Dann könnte die Landesregierung privatisierte Betriebe zurückkaufen und ein öffentliches Beschäftigungsprogramm starten. Dann könnte Politik für Menschen gemacht werden, statt für Profite von Banken und Konzernen.

In hoch verschuldeten Ländern der Dritten Welt haben die Menschen bereits erfolgreich Erpressungsversuche der mächtigen internationalen Kreditinstitute bekämpft: Im bolivianischen Cochabamba gingen vor fünf Jahren tausende Menschen auf die Straße, weil Durchschnittsverdiener ein Drittel ihres Einkommens für Wasser ausgeben mussten. Die Regierung hatte die Wasserversorgung zuvor auf Druck der Weltbank an einen US-Konzern verkauft.

Nachdem die Bewohner vier Tage gestreikt und die Stadt zum Stillstand gebracht hatten, stellte die Regierung die Wasserversorgung wieder unter öffentliche Kontrolle und senkte die Preise.
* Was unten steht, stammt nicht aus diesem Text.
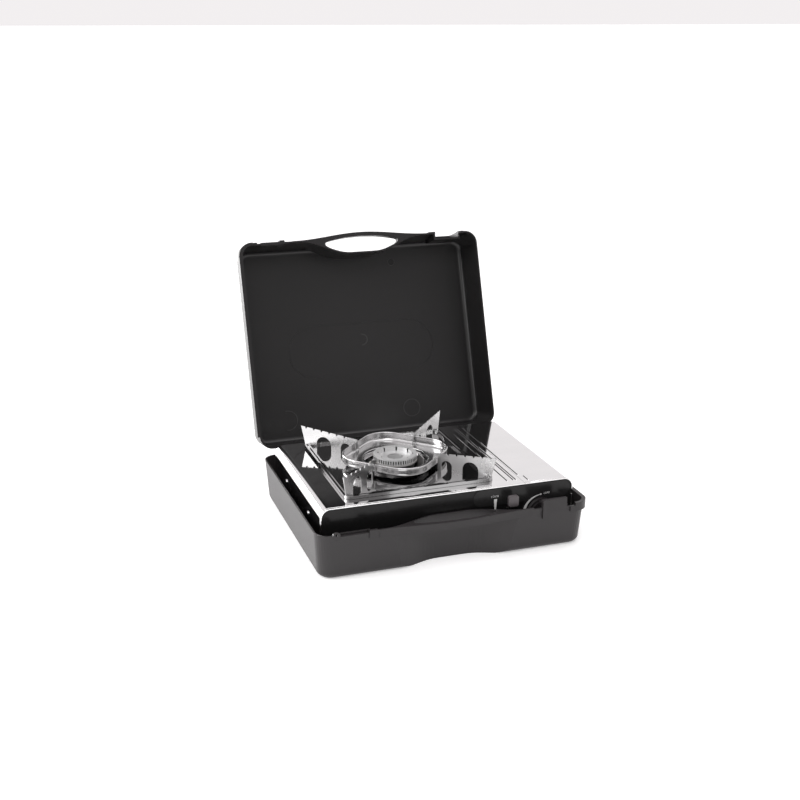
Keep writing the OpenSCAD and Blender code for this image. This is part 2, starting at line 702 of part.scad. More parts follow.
module mixing_tube() color("#b5b6b8") difference() {
    along_y(burner_x, tube_y0, tube_z, tube_y1 - tube_y0, mixing_r);
    along_y(burner_x, tube_y0 - 1, tube_z, tube_y1 - tube_y0 + 2, mixing_r - sheet);
}
module air_shutter() color("#8f9092") difference() {
    along_y(burner_x, tube_y0 - 2, tube_z, 12, mixing_r + run + 1.2);
    along_y(burner_x, tube_y0 - 3, tube_z, 14, mixing_r + run);
    box(burner_x - 4, burner_x + 4, tube_y0 - 3, tube_y0 + 5, tube_z, tube_z + 20);
}
module jet_holder() color("#b08d57") difference() {
    union() {
        box(burner_x - 7, burner_x + 7, jet_y - 6, jet_y + 6, tube_z - 7, tube_z + 7);
        box(burner_x - 6, burner_x + 6, jet_y - 1, jet_y + 1, floor_z, tube_z - 7 + eps);
        box(burner_x - 6, burner_x + 6, jet_y - 1, jet_y + 9, floor_z, floor_z + 2);
    }
    along_y(burner_x, jet_y - 3, tube_z, 10, 2.5 + run);
    along_x(burner_x, jet_y, tube_z, 8, gas_pipe_r + run);
}
module gas_jet() color("#c8a464") difference() {
    union() {
        along_y(burner_x, jet_y + 6 - 5, tube_z, 5 + eps, 2.5);
        translate([burner_x, jet_y + 6, tube_z]) rotate([-90, 0, 0]) cylinder(h = 3, r = 4.5, $fn = 6);
        along_y(burner_x, jet_y + 9 - eps, tube_z, 3, 2);
    }
    along_y(burner_x, jet_y, tube_z, 13, 0.6);
}
module gas_pipe() color("#9fa0a2") difference() {
    along_x(burner_x + pipe_start, pipe_y, tube_z, reg_x0 + 3 - burner_x - pipe_start, gas_pipe_r);
    along_x(burner_x + 1, pipe_y, tube_z, reg_x0 + 5 - burner_x, gas_pipe_r - pipe_wall);
}
module pipe_nuts() color("#b08d57") for (x = [burner_x + 7, reg_x0 - nut_l]) difference() {
    translate([x, pipe_y, tube_z]) rotate([0, 90, 0]) cylinder(h = nut_l, r = nut_r, $fn = 6);
    along_x(x - 1, pipe_y, tube_z, nut_l + 2, gas_pipe_r + run);
}
module electrode() color("#8c8c8e") {
    translate([electrode_at[0], electrode_at[1], ceramic_z - 4]) cylinder(h = tip_z - ceramic_z + 4, r = electrode_r);
    rod([electrode_at[0], electrode_at[1], tip_z - electrode_r],
        [burner_x + (burner_r + 2) * cos(electrode_a), burner_y + (burner_r + 2) * sin(electrode_a), tip_z - electrode_r],
        electrode_r * 0.8);
}
module electrode_ceramic() color("#ece7dc") translate([electrode_at[0], electrode_at[1], 0]) difference() {
    union() {
        translate([0, 0, ceramic_z]) cylinder(h = top_z + 7 - ceramic_z, r = ceramic_r);
        translate([0, 0, ceramic_z + 8]) cylinder(h = 3, r = ceramic_r + 1.5);
    }
    translate([0, 0, ceramic_z - 1]) cylinder(h = 60, r = electrode_r + run);
}
module electrode_bracket() color("#b9b9bb") difference() {
    union() {
        box(electrode_at[0] - 6, burner_x - arm_x, electrode_at[1] - 6, electrode_at[1] + 6,
            ceramic_z + 8 - sheet, ceramic_z + 8);
        box(burner_x - arm_x - sheet, burner_x - arm_x, electrode_at[1] + 1, electrode_at[1] + 6,
            cup_z - 12, ceramic_z + 8 - sheet / 2);
    }
    translate([electrode_at[0], electrode_at[1], ceramic_z]) cylinder(h = 20, r = ceramic_r + run);
}
wire_y = front_y + 45;
wire_z = floor_z + 5;
wire_path = [
    [electrode_at[0], electrode_at[1], ceramic_z - 4], [electrode_at[0], electrode_at[1], wire_z + 12],
    [electrode_at[0], wire_y + 12, wire_z], [electrode_at[0] + 12, wire_y, wire_z],
    [reg_x0 - 2, wire_y, wire_z], [knob_x - 2, front_y + 26, wire_z],
    [knob_x - 2, piezo_y + piezo_d, wire_z]];
function unit(v) = v / norm(v);
function tangent(p, i) = unit((i > 0 ? unit(p[i] - p[i - 1]) : [0, 0, 0])
    + (i < len(p) - 1 ? unit(p[i + 1] - p[i]) : [0, 0, 0]));
module sweep(p, r, n) {
    rings = [for (i = [0:len(p) - 1]) let (t = tangent(p, i), u = unit(cross(t, [1, 2, 3])), v = cross(t, u))
        for (k = [0:n - 1]) p[i] + r * (u * cos(360 * k / n) + v * sin(360 * k / n))];
    last = (len(p) - 1) * n;
    polyhedron(rings, concat([[for (k = [0:n - 1]) n - 1 - k]], [[for (k = [0:n - 1]) last + k]],
        [for (i = [0:len(p) - 2], k = [0:n - 1], half = [0, 1]) half == 0
            ? [i * n + k, i * n + (k + 1) % n, (i + 1) * n + (k + 1) % n]
            : [i * n + k, (i + 1) * n + (k + 1) % n, (i + 1) * n + k]]));
}
module ignition_wire() color("#b33a2b") sweep(wire_path, wire_r, 8);

// ---------- gas control ----------
module regulator_body() color("#a6a7a9") difference() {
    union() {
        box(reg_x0, reg_x0 + reg_w, reg_y0, reg_y1, reg_z0, reg_z0 + reg_h);
        along_y(knob_x, reg_y0 - 3, knob_z, 4, 8);
        box(reg_x0 + reg_w - reg_foot_w, reg_x0 + reg_w, reg_y0 + 4, reg_y0 + 4 + reg_foot_t, floor_z, reg_z0 + eps);
    }
    along_y(knob_x, reg_y0 - 4, knob_z, 10, stem_r + run);
    along_x(reg_x0 - 1, pipe_y, tube_z, 5, gas_pipe_r + run);
    along_y(bay_mid, reg_y1 - 6, cart_z, 7, 2);
}
module regulator_cover() color("#98999b") difference() {
    along_x(reg_x0 + reg_w, (reg_y0 + reg_y1) / 2, reg_z0 + reg_h / 2, cover_t, cover_r);
    cover_screws(reg_x0 + reg_w - 1, cover_t + 2, 1.2 + run);
}
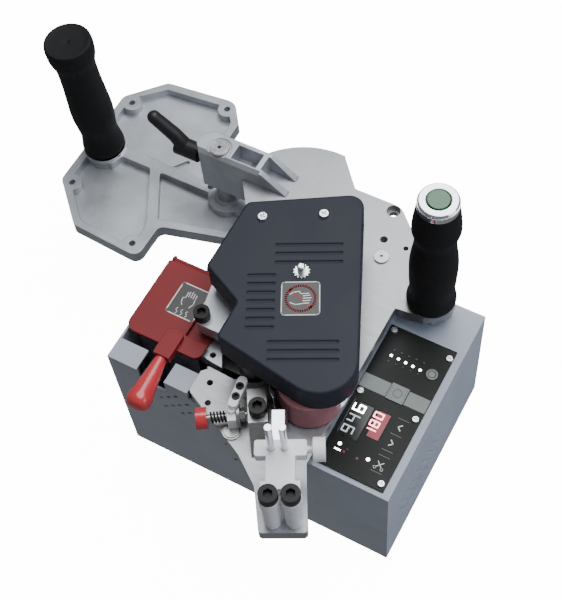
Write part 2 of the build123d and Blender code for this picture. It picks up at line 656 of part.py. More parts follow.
def tape_bracket():
    x0, x1, y0, y1 = CROSSBAR
    bracket = prism([(x0, y0), (x1, y0), (x1, y1), (x0, y1)], BRACKET_BASE, BRACKET_TOP, 2)
    bracket = bracket + block(0, 30, -10, 10, BRACKET_BASE, BRACKET_TOP)
    for at in BRACKET_BOLTS_AT:
        bracket = bracket + rod(at, BRACKET_BASE, BRACKET_TOP, 7.2)
        bracket = bracket + block(24, at[0], at[1] - 6, at[1] + 6, BRACKET_BASE, BRACKET_TOP)
    bracket = bracket - block(32, 50, -1, 1, BRACKET_BASE - 1, BRACKET_TOP + 1)
    for at in BRACKET_BOLTS_AT:
        bracket = bracket - rod(at, BRACKET_BASE - 1, BRACKET_TOP + 1, 4 + FIT)
    for at in TAPE_PINS_AT:
        bracket = bracket - rod(at, BRACKET_BASE - 1, BRACKET_TOP + 1, TAPE_PIN_R + FIT / 2)
    bracket = bracket - Pos(0, y1 - 2, BRACKET_MIDDLE) * Rot(90, 0, 0) * Cylinder(2.5 + FIT, 10)
    return on_tongue(bracket)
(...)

Es war ein Teilerfolg für die Bolivianer, gegen die vom Internationalen Währungsfonds geforderten brutalen Kürzungen der staatlichen Ausgaben.

Auch in Deutschland haben Menschen erfolgreich gegen den Ausverkauf des öffentlichen Dienstes und gegen Sozialabbau im Namen der Haushaltskonsolidierung gekämpft. In Düsseldorf und Münster sammelten Gewerkschafter, Globalisierungskritiker und soziale Projekte 97.700 Unterschriften und verhinderten 2001 die Privatisierung der Stadtwerke.

In Baden-Württemberg haben die Beschäftigten von vier Unikliniken gestreikt und die geplanten massiven Lohnkürzungen zurückgeschlagen. Vom Widerstand ihrer Kollegen ermutigt, kämpfen auch die Angestellten de Berliner Uniklinik Charité gegen die Angriffe des Berliner Senats.

Die Führung der Linkspartei Berlin sollte die Seiten wechseln und die Stadt zur Speerspitze des Widerstands gegen die Kürzungen von Bundes- und Landesregierungen machen.

In Berlin haben Gewerkschafter, Rentner, Schüler und Eltern, Studierende und soziale Initiativen vor und nach der Wahl gegen Kürzungen gekämpft. Wenn die Linkspartei die Landesregierung platzen ließe, um gegen Sozialabbau zu kämpfen, würden die Völker dieser Welt wieder auf diese Stadt schauen. Die Linksfraktionen in Bundestag und Berliner Abgeordnetenhaus könnten dann endlich helfen, ausgehend von Berlin eine Kampagne in ganz Deutschland gegen unsoziale Politik aufzubauen.